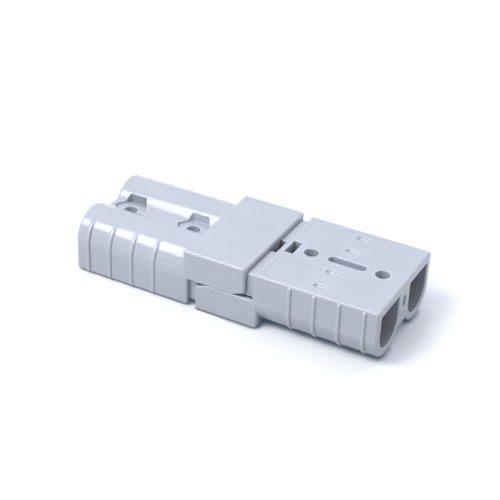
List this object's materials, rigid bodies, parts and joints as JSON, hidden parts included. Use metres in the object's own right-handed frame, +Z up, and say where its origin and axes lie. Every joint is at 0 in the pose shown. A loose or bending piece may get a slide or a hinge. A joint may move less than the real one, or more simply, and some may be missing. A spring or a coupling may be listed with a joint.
{
  "type": "battery connector",
  "caption": "Mated battery connector: moulded grey housings with crimp contacts and leaf springs, whose halves slide together and pull apart lengthwise.",
  "frame": {"origin": "middle of the mated pair in plan, on the surface that the pair stands on, which is the face of the right half's hood", "axes": "+X along the pair towards the wire end of the right half, +Y across the poles to the far side, +Z up"},
  "size_m": [0.1814, 0.0718, 0.0348],
  "materials": {
    "housing": "pale blue-grey moulded plastic, glossy, with fine moulding texture",
    "contact": "silver-plated copper alloy, satin",
    "spring": "rolled stainless strip, satin"
  },
  "bodies": {
    "right_half": {"right_housing": "housing", "right_contact_near": "contact", "right_spring_near": "spring", "right_contact_far": "contact", "right_spring_far": "spring"},
    "left_half": {"left_housing": "housing", "left_contact_near": "contact", "left_spring_near": "spring", "left_contact_far": "contact", "left_spring_far": "spring"}
  },
  "joints": [
    {"name": "pull_apart", "type": "slide", "parent": "right_half", "child": "left_half", "axis": [-1, 0, 0], "range_m": [0, 0.03]}
  ]
}
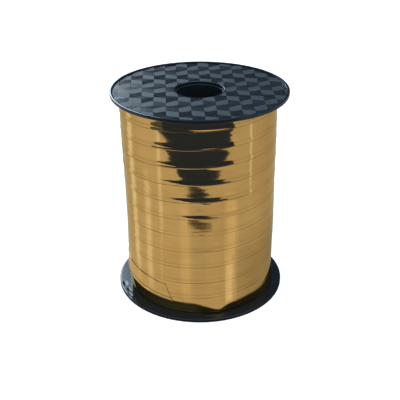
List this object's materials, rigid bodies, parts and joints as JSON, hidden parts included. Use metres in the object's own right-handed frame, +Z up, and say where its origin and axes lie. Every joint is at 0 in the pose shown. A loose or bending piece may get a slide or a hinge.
•••
■ Written instruction
Return the listing above in its exact form.

■ Written solution
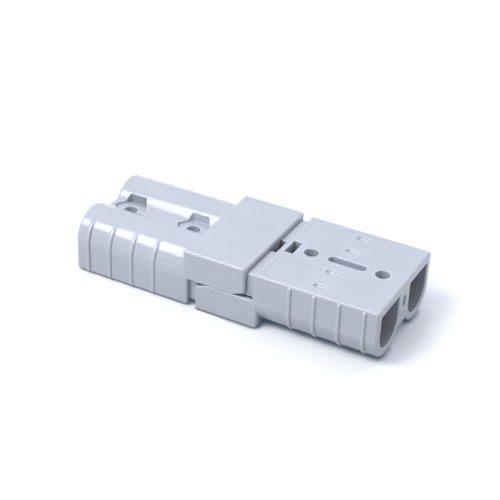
List this object's materials, rigid bodies, parts and joints as JSON, hidden parts included. Use metres in the object's own right-handed frame, +Z up, and say where its origin and axes lie. Every joint is at 0 in the pose shown. A loose or bending piece may get a slide or a hinge. A joint may move less than the real one, or more simply, and some may be missing. A spring or a coupling may be listed with a joint.
{
  "type": "battery connector",
  "caption": "Mated battery connector: moulded grey housings with crimp contacts and leaf springs, whose halves slide together and pull apart lengthwise.",
  "frame": {"origin": "middle of the mated pair in plan, on the surface that the pair stands on, which is the face of the right half's hood", "axes": "+X along the pair towards the wire end of the right half, +Y across the poles to the far side, +Z up"},
  "size_m": [0.1814, 0.0718, 0.0348],
  "materials": {
    "housing": "pale blue-grey moulded plastic, glossy, with fine moulding texture",
    "contact": "silver-plated copper alloy, satin",
    "spring": "rolled stainless strip, satin"
  },
  "bodies": {
    "right_half": {"right_housing": "housing", "right_contact_near": "contact", "right_spring_near": "spring", "right_contact_far": "contact", "right_spring_far": "spring"},
    "left_half": {"left_housing": "housing", "left_contact_near": "contact", "left_spring_near": "spring", "left_contact_far": "contact", "left_spring_far": "spring"}
  },
  "joints": [
    {"name": "pull_apart", "type": "slide", "parent": "right_half", "child": "left_half", "axis": [-1, 0, 0], "range_m": [0, 0.03]}
  ]
}
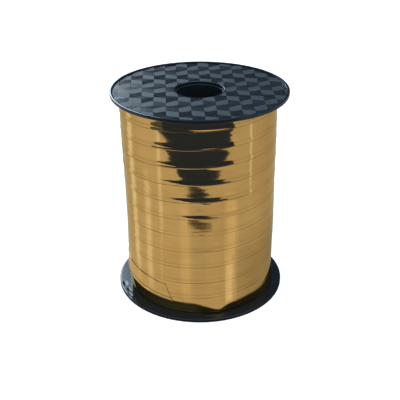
List this object's materials, rigid bodies, parts and joints as JSON, hidden parts included. Use metres in the object's own right-handed frame, +Z up, and say where its origin and axes lie. Every joint is at 0 in the pose shown. A loose or bending piece may get a slide or a hinge.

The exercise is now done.